##### LISTED RECORDS

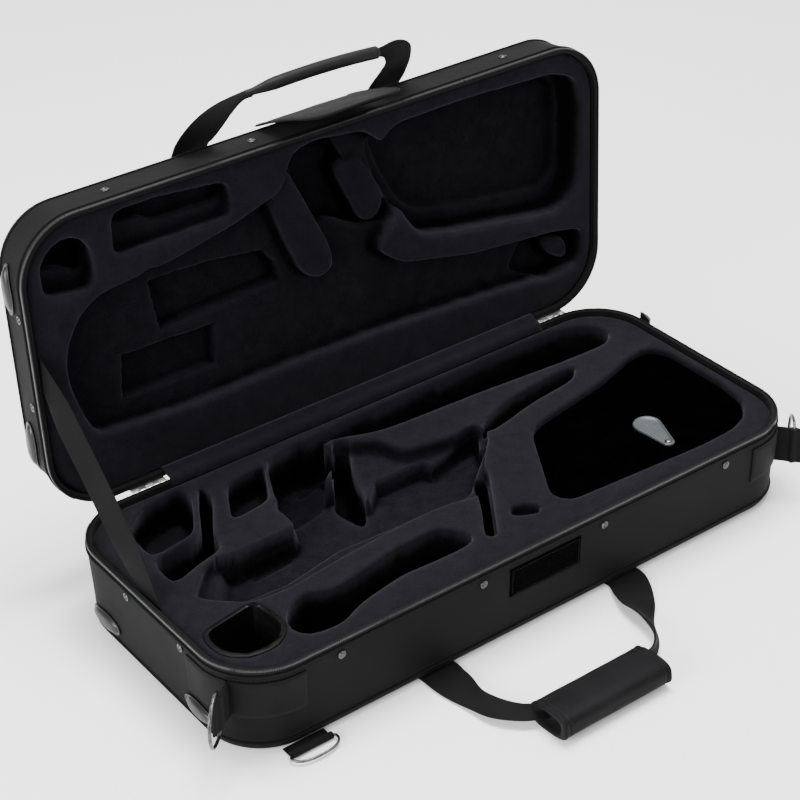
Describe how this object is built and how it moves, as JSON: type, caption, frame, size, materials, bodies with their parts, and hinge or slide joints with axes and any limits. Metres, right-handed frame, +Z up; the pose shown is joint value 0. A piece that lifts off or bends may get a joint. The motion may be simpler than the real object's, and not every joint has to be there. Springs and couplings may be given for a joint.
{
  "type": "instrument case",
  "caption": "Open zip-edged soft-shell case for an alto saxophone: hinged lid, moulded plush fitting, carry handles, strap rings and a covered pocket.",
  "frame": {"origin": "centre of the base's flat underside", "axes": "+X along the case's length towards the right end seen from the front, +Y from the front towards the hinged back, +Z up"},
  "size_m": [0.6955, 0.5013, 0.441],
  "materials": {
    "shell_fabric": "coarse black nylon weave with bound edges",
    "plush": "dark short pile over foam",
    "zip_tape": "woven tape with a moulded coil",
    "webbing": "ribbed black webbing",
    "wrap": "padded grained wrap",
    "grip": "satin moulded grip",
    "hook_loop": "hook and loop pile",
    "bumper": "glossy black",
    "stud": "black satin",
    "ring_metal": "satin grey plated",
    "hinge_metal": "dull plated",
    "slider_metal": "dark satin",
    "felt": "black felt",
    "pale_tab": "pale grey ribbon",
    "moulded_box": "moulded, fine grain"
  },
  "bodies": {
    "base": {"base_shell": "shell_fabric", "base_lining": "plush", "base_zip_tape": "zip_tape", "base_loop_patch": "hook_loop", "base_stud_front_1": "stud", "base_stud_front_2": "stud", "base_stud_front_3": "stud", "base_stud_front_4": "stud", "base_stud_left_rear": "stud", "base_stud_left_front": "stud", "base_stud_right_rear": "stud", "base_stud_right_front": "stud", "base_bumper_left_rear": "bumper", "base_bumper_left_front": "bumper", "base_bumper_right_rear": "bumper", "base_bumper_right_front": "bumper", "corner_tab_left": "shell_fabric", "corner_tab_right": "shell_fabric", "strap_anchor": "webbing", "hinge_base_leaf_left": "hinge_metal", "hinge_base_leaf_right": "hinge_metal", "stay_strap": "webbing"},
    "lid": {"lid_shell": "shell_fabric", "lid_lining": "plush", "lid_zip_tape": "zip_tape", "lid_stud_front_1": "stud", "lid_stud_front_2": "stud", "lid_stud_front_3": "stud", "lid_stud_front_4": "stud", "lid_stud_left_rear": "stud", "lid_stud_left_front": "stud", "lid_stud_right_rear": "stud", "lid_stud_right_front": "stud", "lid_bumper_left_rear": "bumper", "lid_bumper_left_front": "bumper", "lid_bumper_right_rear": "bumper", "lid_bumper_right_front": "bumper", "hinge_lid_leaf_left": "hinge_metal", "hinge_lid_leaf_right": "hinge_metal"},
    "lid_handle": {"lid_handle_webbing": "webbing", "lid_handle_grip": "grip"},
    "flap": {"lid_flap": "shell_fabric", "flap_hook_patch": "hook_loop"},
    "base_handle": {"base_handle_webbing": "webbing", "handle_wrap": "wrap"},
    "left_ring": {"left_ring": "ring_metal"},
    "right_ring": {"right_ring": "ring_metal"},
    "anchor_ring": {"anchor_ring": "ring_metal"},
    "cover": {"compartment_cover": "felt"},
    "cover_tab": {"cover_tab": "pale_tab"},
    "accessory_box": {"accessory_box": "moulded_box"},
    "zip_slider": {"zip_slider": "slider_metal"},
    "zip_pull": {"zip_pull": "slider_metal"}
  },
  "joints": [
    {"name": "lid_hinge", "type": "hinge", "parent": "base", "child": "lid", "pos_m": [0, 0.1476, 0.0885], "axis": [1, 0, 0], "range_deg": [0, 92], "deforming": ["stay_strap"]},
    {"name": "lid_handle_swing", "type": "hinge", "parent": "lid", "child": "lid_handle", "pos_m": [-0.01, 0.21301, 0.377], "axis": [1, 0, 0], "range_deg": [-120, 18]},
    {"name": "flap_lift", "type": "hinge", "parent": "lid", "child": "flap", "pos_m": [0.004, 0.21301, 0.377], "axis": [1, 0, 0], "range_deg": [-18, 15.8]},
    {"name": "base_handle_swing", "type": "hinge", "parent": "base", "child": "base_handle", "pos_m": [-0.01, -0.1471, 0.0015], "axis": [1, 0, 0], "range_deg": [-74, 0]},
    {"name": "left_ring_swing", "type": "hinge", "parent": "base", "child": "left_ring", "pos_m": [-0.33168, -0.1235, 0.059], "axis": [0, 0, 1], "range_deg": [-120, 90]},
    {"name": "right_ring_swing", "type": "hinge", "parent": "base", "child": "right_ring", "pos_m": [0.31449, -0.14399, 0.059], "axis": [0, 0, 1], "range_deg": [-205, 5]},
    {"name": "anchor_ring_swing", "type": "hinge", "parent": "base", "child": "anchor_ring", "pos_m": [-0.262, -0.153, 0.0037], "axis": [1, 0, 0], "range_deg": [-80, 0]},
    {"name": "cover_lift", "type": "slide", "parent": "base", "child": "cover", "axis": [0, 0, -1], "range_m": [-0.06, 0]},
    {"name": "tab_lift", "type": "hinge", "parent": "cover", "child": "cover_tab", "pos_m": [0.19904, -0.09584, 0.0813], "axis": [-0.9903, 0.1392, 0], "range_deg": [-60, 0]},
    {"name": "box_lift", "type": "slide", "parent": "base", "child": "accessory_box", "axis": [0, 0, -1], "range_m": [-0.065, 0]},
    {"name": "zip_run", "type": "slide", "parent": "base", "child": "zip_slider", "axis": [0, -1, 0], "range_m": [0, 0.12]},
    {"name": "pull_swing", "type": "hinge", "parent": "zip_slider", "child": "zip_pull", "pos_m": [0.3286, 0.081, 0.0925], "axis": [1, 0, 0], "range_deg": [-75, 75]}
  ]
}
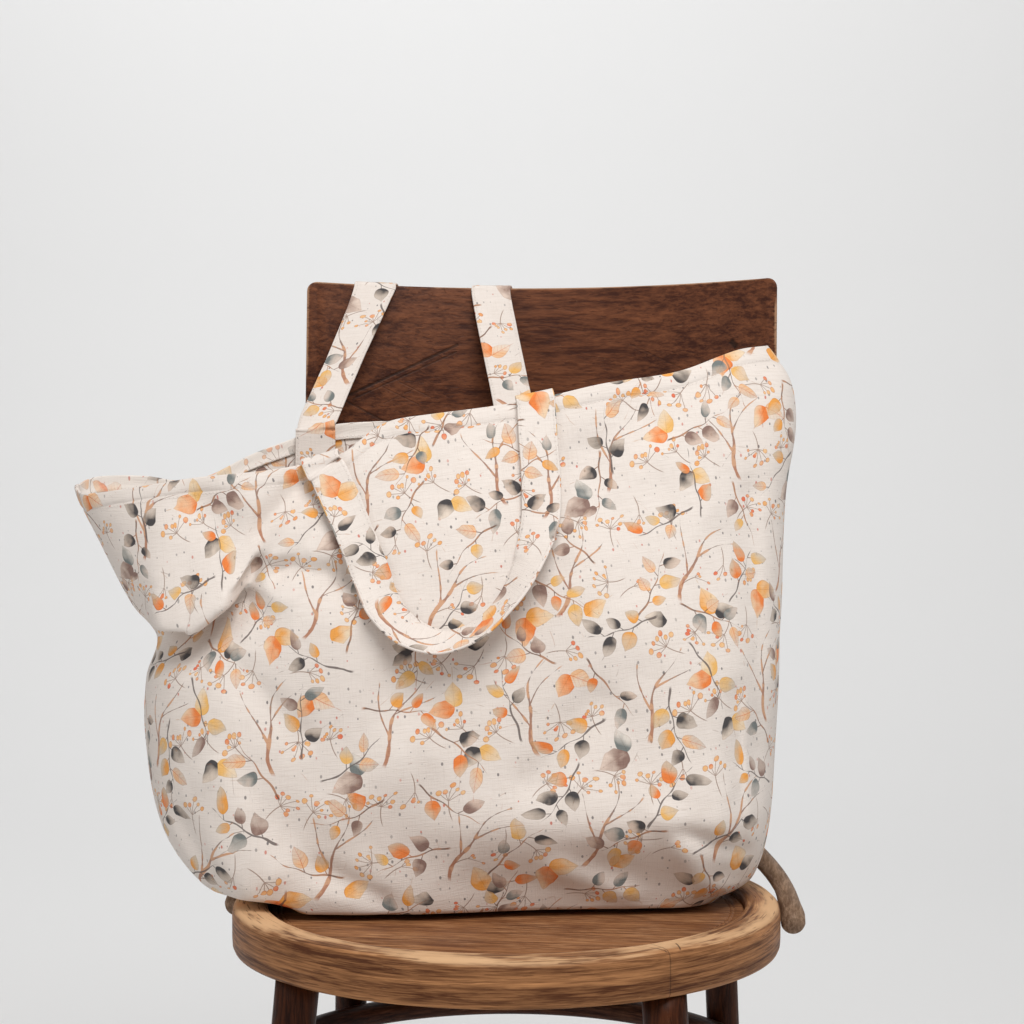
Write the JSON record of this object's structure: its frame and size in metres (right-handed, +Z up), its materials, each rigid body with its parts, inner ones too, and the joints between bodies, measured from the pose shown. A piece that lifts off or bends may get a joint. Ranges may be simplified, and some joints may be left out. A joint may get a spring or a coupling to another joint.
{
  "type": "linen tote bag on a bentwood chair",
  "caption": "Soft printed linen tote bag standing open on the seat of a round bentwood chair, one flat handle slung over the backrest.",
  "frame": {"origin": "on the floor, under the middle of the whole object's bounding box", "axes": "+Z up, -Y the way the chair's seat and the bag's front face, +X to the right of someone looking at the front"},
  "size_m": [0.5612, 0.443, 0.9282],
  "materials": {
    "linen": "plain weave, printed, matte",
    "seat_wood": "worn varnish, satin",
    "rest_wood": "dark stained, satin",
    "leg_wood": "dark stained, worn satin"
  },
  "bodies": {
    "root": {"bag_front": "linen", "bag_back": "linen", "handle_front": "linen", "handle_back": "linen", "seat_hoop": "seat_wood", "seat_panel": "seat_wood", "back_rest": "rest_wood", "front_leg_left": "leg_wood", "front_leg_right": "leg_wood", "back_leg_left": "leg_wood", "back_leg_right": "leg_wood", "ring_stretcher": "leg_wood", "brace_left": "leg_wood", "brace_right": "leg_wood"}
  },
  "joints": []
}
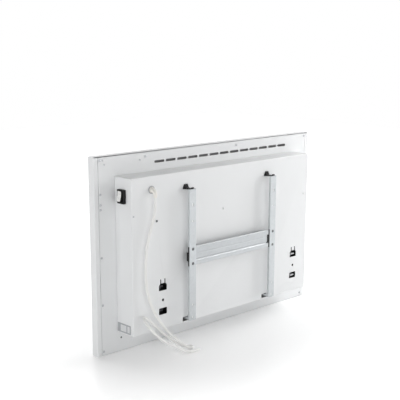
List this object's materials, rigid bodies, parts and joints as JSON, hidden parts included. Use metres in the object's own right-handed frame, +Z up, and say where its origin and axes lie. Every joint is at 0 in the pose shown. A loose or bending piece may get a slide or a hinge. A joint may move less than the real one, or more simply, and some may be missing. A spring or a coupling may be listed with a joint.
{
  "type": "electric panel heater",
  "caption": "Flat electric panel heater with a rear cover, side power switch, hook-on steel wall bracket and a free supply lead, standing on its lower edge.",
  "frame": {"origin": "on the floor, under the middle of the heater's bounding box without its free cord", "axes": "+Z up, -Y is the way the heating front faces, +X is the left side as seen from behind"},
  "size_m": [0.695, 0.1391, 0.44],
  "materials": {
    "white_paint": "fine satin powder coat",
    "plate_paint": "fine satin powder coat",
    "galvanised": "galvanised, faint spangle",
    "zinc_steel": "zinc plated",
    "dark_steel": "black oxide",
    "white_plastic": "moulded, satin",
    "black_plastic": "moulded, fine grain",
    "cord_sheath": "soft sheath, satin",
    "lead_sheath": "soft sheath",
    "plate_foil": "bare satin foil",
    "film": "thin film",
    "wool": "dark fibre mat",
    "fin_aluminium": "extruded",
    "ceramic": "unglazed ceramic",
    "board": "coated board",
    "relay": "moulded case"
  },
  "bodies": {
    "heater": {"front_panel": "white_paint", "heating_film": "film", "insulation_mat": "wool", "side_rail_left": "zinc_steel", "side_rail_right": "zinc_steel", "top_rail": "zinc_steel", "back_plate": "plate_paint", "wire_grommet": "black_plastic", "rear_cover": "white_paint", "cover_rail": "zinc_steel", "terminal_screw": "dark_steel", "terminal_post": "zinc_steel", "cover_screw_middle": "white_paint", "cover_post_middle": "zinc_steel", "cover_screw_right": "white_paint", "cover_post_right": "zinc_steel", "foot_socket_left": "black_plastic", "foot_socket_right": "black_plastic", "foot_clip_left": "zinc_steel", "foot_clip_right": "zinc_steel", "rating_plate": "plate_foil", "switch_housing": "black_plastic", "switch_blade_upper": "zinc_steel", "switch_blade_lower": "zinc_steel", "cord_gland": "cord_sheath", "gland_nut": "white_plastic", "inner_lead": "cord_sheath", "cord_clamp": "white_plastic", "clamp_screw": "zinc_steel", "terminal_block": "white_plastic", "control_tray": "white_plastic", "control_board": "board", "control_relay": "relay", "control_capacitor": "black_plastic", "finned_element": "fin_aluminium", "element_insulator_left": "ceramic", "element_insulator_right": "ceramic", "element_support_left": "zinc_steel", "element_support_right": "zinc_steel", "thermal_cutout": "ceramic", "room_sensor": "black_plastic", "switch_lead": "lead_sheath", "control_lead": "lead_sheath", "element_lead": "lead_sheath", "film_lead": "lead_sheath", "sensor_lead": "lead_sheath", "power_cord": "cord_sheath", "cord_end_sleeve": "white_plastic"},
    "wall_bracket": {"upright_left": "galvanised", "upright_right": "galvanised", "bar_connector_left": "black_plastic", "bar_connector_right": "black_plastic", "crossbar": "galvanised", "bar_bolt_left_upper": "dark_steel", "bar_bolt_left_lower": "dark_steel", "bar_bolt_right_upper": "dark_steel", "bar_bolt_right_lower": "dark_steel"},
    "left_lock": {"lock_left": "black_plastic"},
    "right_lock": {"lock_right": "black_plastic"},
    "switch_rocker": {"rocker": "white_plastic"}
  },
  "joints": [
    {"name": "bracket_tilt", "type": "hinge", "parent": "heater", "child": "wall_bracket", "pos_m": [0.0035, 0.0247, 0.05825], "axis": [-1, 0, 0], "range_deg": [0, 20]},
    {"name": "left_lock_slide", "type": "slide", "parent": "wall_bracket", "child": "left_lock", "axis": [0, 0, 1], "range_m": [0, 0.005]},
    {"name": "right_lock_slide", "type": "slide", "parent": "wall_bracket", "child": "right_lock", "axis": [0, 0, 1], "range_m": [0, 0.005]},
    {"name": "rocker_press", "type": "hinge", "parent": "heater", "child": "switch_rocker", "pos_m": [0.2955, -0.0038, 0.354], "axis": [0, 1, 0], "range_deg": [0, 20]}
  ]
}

##########

▶ [WHAT IS ASKED] Consider the entries above and return each line with the string "from".

▶ [FULL RESPONSE]
  "frame": {"origin": "centre of the base's flat underside", "axes": "+X along the case's length towards the right end seen from the front, +Y from the front towards the hinged back, +Z up"},
Write the JSON record of this object's structure: its frame and size in metres (right-handed, +Z up), its materials, each rigid body with its parts, inner ones too, and the joints between bodies, measured from the pose shown. A piece that lifts off or bends may get a joint. Ranges may be simplified, and some joints may be left out. A joint may get a spring or a coupling to another joint.
  "frame": {"origin": "on the floor, under the middle of the heater's bounding box without its free cord", "axes": "+Z up, -Y is the way the heating front faces, +X is the left side as seen from behind"},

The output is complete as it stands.